The wonders of metadata

Daniel

Sep 5, 2006 • 1 min read

Sarah and I have been geotagging for a while - in fact, around 80% of our 5000+ photos have latitude and longitude metadata. Now that Flickr supports geotagging natively, it's easy to do lots of neat things with the millions of geotagged photos in Flickr. For instance, one can determine that lobster is mostly found on the New England coast, especially in Maine. This data is also exposed through the API, which means that people like me can hammer away at it and ask for the locations of thousands of photos. I decided to see if, by plotting the positions of photos tagged with the names of each of the fifty states, a reasonably accurate map of the United States would emerge. Iterating over the fifty states using flickr.photos.search (specifying a bounding box for the continental US, which has the side effect of only retrieving geotagged photos), I retrieved 55000 points via the API, of which 13343 were unique. Someone else was nice enough to provide four lists of states to satisfy the four-color theorem, and I then just scaled the resulting latitudes and longitudes appropriately and plotted the result using GD:

I was actually really surprised it ended up showing the states as well as it did.

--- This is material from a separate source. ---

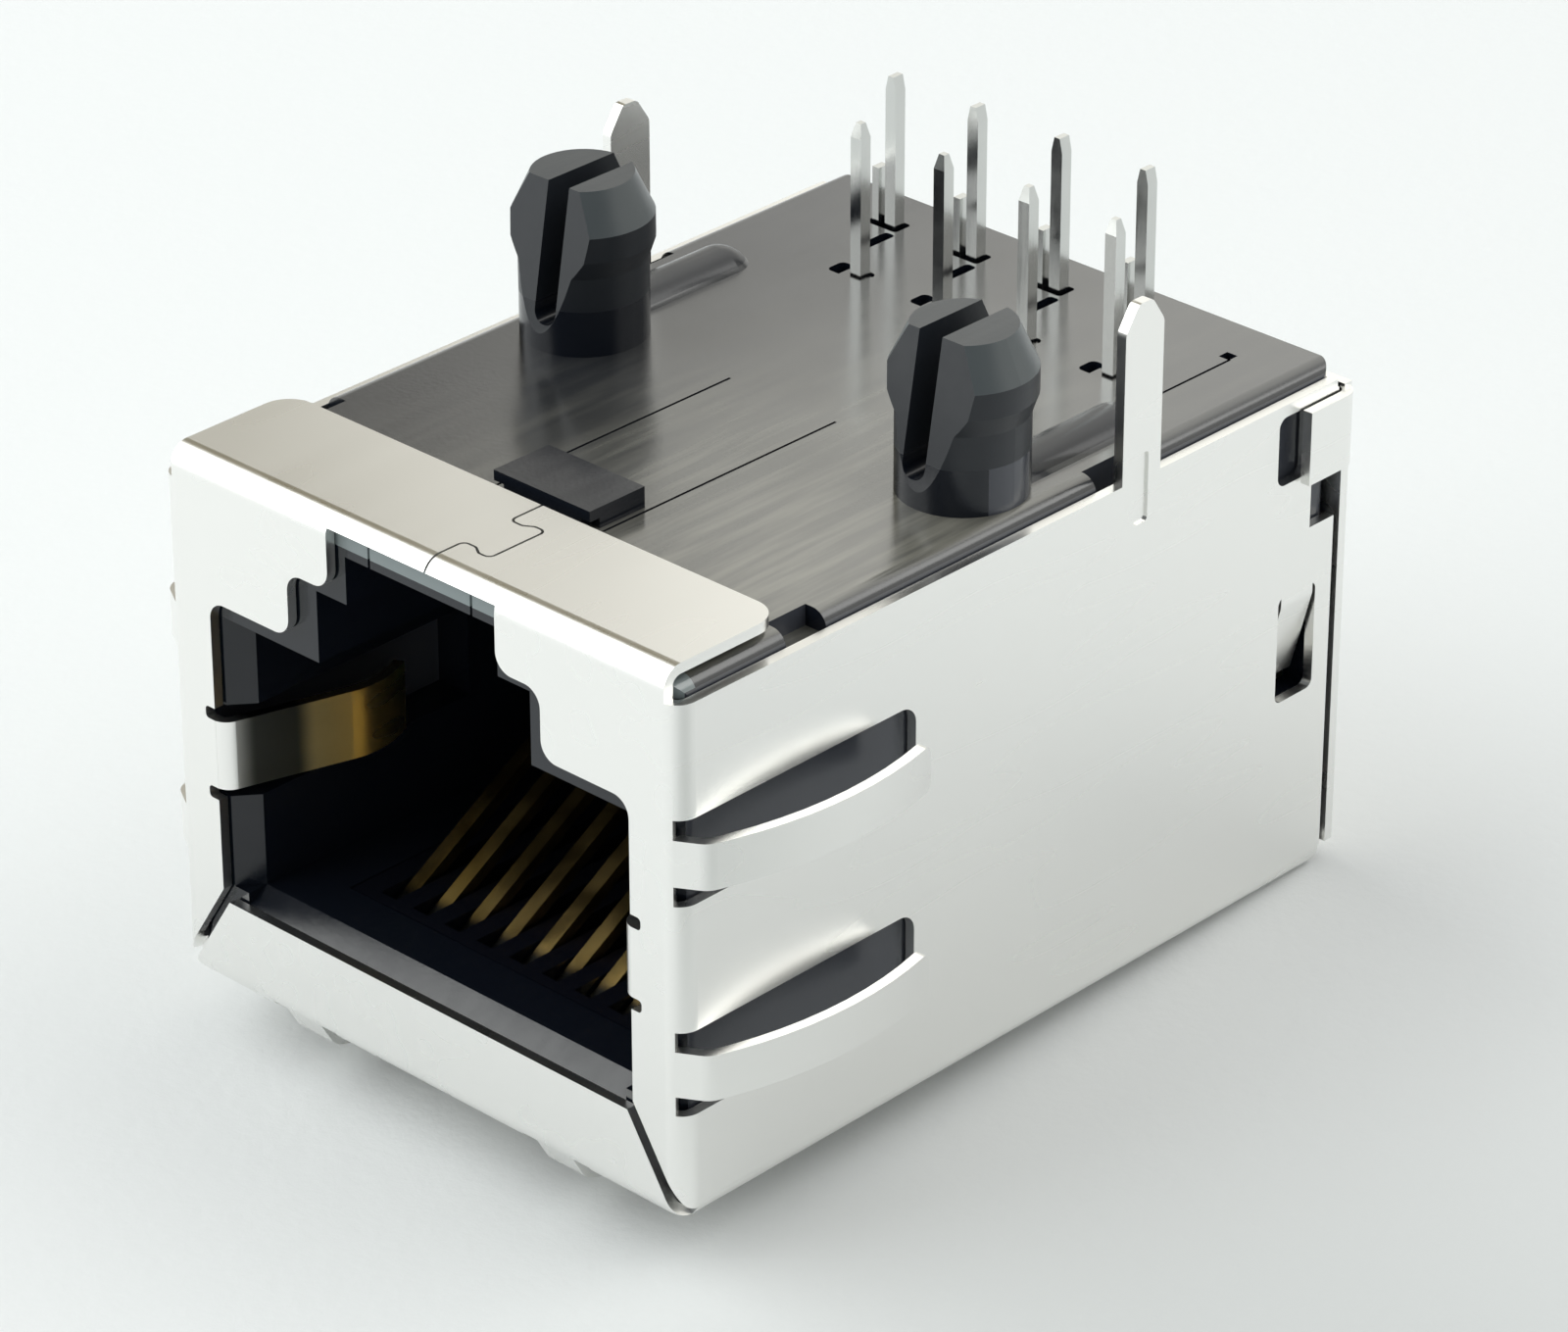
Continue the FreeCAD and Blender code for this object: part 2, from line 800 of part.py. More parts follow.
def make_housing():
    block = box(-housing_half, housing_half, housing_front, housing_back, housing_low, base_height)
    long_edges = edges_where(block, lambda middle, run: abs(run.y) > 0.5 and middle.z > base_under)
    uprights = edges_where(block, lambda middle, run: abs(run.z) > 0.5)
    low_edges = edges_where(block, lambda middle, run: middle.z < base_under and abs(run.z) < 0.5)
    block = block.makeFillet(edge_round, long_edges + uprights + low_edges)
    chamber = box(-chamber_half, chamber_half, chamber_front, far, -past, base_under)
    carrier_side = carrier_half + fit_gap
    carrier_opening = comb_front - carrier_lip - fit_gap
    carrier_window = box(-carrier_side, carrier_side, carrier_opening, far, -past, cavity_floor + past)
    corner_back = band_depth + corner_pocket_length
    corner_low = base_height - corner_pocket_depth
    corner_nook = box(housing_half - corner_pocket, far, band_depth, corner_back, corner_low, far)
    nook_front, nook_back = tab_front - tab_pocket, tab_back + tab_pocket / 2
    tab_nook = box(inner_half - tab_pocket, far, nook_front, nook_back, base_under, far)
    lance_nook = box(
        chamber_half - past,
        far,
        lance_front - lance_pocket_gap,
        lance_back + lance_pocket_gap,
        lance_low - lance_pocket_gap,
        lance_high + lance_pocket_gap,
    )
    cuts = cavity() + [chamber, carrier_window] + pin_openings() + board_side_marks()
    for nook in (corner_nook, tab_nook, lance_nook):
        cuts += both_sides(nook)
    body = block.cut(cuts)
    return body.multiFuse(both_sides(post()) + both_sides(rib()) + [stop_block()]).removeSplitter()


# Board pins

def front_pins():
    return [(i + front_row_start) * pin_pitch for i in range(pins_in_row)]


def rear_pins():
    return [(i + rear_row_start) * pin_pitch for i in range(pins_in_row)]


def square_pin(x):
    """A straight square pin with a tapered tip."""
    half = pin_size / 2
    taper = pin_top - pin_tip_length
    shaft = box(x - half, x + half, front_row - half, front_row + half, pin_foot, taper)
    wires = []
    for reach, z in ((half, taper), (pin_tip / 2, pin_top)):
        corners = [(-reach, -reach), (reach, -reach), (reach, reach), (-reach, reach), (-reach, -reach)]
        wires.append(Part.makePolygon([V(x + u, front_row + v, z) for u, v in corners]))
    return shaft.fuse(Part.makeLoft(wires, True)).removeSplitter()


def forked_pin(x):
    """A square pin of the rear row with a short stub beside it for the coil's wire."""
    half = pin_size / 2
    taper = (pin_size - pin_tip) / 2
    stub_right = x - half - stub_gap
    stub_left = stub_right - stub_width
    stub_top = base_height + stub_reach
    fork = base_height - stub_depth
    corners = [
        (x + half, pin_foot, 0),
        (x + half, pin_top - pin_tip_length, 0),
        (x + half - taper, pin_top, 0),
        (x - half + taper, pin_top, 0),
        (x - half, pin_top - pin_tip_length, 0),
        (x - half, fork + stub_width, stub_round),
        (stub_right, fork + stub_width, stub_round),
        (stub_right, stub_top, 0),
        (stub_left, stub_top, 0),
        (stub_left, fork, 0),
        (x - half, fork, 0),
        (x - half, pin_foot, 0),
    ]
    return outline(corners, back(rear_row - half)).extrude(V(0, pin_size, 0))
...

A lot more people must be tagging with state names than I expected. To be very clear (a lot of people have been confused about this) - the only thing telling a pixel what color it should be is the tag on the photo, not its geographical location. So if a photo was _tagged_ 'Florida', it gets colored green, whether that pixel ends up being plotted at the bottom right corner or somewhere in the middle. The fact that it actually looks like a map of the US means that on the whole, people tagged geographically. There's a few amusing if hard to spot exceptions - some state names that occur as city names in other states, for example.